Many of these citations stemmed from a determination made by Mr. Preiato’s office that a dry bar on the property constituted an illegal expansion of use, prohibited by the town code.
The board ruled 4-0 (Mr. Gosman had recused himself) against Mr. Preiato’s determination, holding that the bar was, in fact, a temporary structure, because it could be wheeled away, and the town soon settled its lawsuit with the club, for a record $100,000.
In Wainscott, the board agreed to uphold Mr. Preiato’s ruling that a project on Montauk Highway known as Wainscott Wombles could include both a business and a residential space, contrary to town code. That board ruling is being challenged in court by David Eagan of Eagan and Matthews.
Also, the board disagreed with Mr. Preiato when he determined that a barn in a residential zone on Abrahams Path in Amagansett was actually a business that pre-existed zoning, which would allow it to be used as such.
“There’s not a scintilla of evidence” that the barn had been used as a business throughout the years,” Mr. Cirillo said when reviewing the matter, and the other board members agreed, voting 5-0 to reverse the inspector’s determination.

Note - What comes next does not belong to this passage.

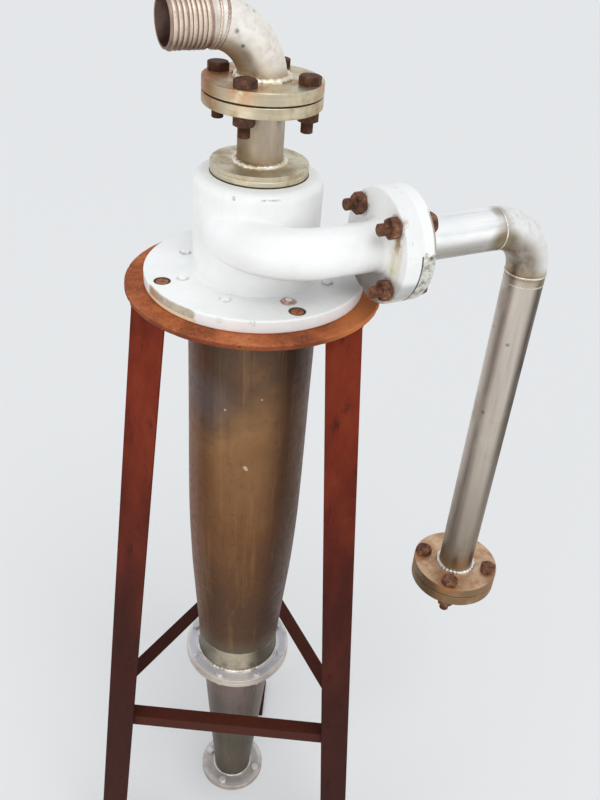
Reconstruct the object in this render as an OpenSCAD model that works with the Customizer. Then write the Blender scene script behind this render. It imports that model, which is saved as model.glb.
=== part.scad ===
// Cyclone separator on a three-legged angle-iron stand.
// Millimetres. The origin is on the floor, on the cyclone's axis. +Z is up
// and the inlet pipe leaves along +X.

/* [Stand] */
// Height of the stand ring's top face above the floor
stand_h = 1300; // [1240:10:1700]
// Outer radius of the stand ring
ring_r = 180; // [180:1:210]
// Inner radius of the stand ring
ring_bore_r = 121; // [120:1:124]
// Thickness of the stand ring
ring_t = 9; // [6:1:12]
// Width of each flange of a leg
leg_w = 50; // [40:1:56]
// Thickness of a leg's flanges
leg_t = 5; // [4:0.5:7]
// Distance of a leg's heel from the axis, under the ring
leg_top_r = 179; // [165:1:180]
// Distance of a leg's heel from the axis, at its foot
leg_foot_r = 298; // [280:2:340]
// Height of the front brace's top face above the floor
front_brace_h = 455; // [300:5:475]
// Height of the two rear braces' top faces above the floor
rear_brace_h = 525; // [500:5:600]
// Width of each flange of a brace
brace_w = 25; // [20:1:30]
// Thickness of a brace's flanges
brace_t = 4; // [3:0.5:6]
// Distance from a leg's heel to where its brace meets the flange
brace_seat = 30; // [24:1:36]
// Side of the square foot plates
foot_w = 100; // [90:5:130]
// Thickness of the foot plates
foot_t = 8; // [6:1:15]
// Diameter of the anchor hole in each foot plate
anchor_d = 14; // [10:1:18]
// Distance from a leg's heel inwards to its anchor hole
anchor_in = 58; // [50:1:64]

/* [Head] */
// Radius of the head plate
plate_r = 153.5; // [150:0.5:170]
// Thickness of the head plate
plate_t = 19; // [14:1:26]
// Radius of the circle of hold-down bolts
hold_r = 135; // [133:0.5:137]
// Diameter of the hold-down bolts
hold_d = 12; // [8:1:14]
// Diameter of the hold-down bolts' round heads
hold_head_d = 20; // [18:1:22]
// Outer radius of the head's cylinder
head_r = 86; // [80:0.5:90]
// Wall of the head's cylinder
head_wall = 5; // [3:0.5:8]
// Height of the head's cylinder above the head plate
head_h = 138; // [120:1:180]
// Radius of the round shoulder at the head's top
shoulder_r = 13; // [6:1:18]
// Radius of the cover disc on the head
cover_r = 64.5; // [55:0.5:68]
// Thickness of the cover disc
cover_t = 14.6; // [8:0.2:20]
// Radius of the circle of small head screws
screw_r = 106; // [104:0.5:107]
// Diameter of the small head screws
screw_d = 8; // [5:1:10]
// Diameter of the small screws' round heads
screw_head_d = 15; // [12:0.5:17]

/* [Pipes] */
// Outer diameter of the pipes
pipe_od = 60.3; // [58:0.1:62]
// Wall of the pipes
pipe_wall = 2.8; // [2:0.1:4]
// Centreline radius of the pipe elbows
elbow_r = 76.2; // [70:0.1:90]
// Radius of the pipe flanges
flange_r = 76.2; // [74:0.1:80]
// Radius of the flanges' bolt circle
flange_bolt_r = 60.3; // [58:0.1:61.5]
// Diameter of the flange bolts
flange_bolt_d = 16; // [12:0.5:17]
// Thickness of a gasket
gasket_t = 1.6; // [1:0.1:3]

/* [Inlet] */
// Height of the inlet's centre above the stand ring
inlet_z = 91; // [80:1:110]
// Distance of the inlet's centreline from the cyclone's axis
inlet_offset = 126; // [122:1:130]
// Radius of the scroll's centreline where it wraps the head
scroll_r = 91; // [86:1:95]
// Outer radius of the inlet nozzle
nozzle_r = 33; // [31:0.5:35]
// Wall of the inlet nozzle
nozzle_wall = 6; // [3:0.5:7]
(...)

Ms. McCobb’s term is the only one that has expired. New appointments or reappointments are to be made at the town board’s reorganizational meeting today at 10 a.m.
The starting time for zoning board meetings in 2013 will be 6:30 p.m., an hour earlier than in 2012.
Early 2013 looks to be a busy time for the board, with between four and six public hearings scheduled on most meeting nights, which are always on Tuesday.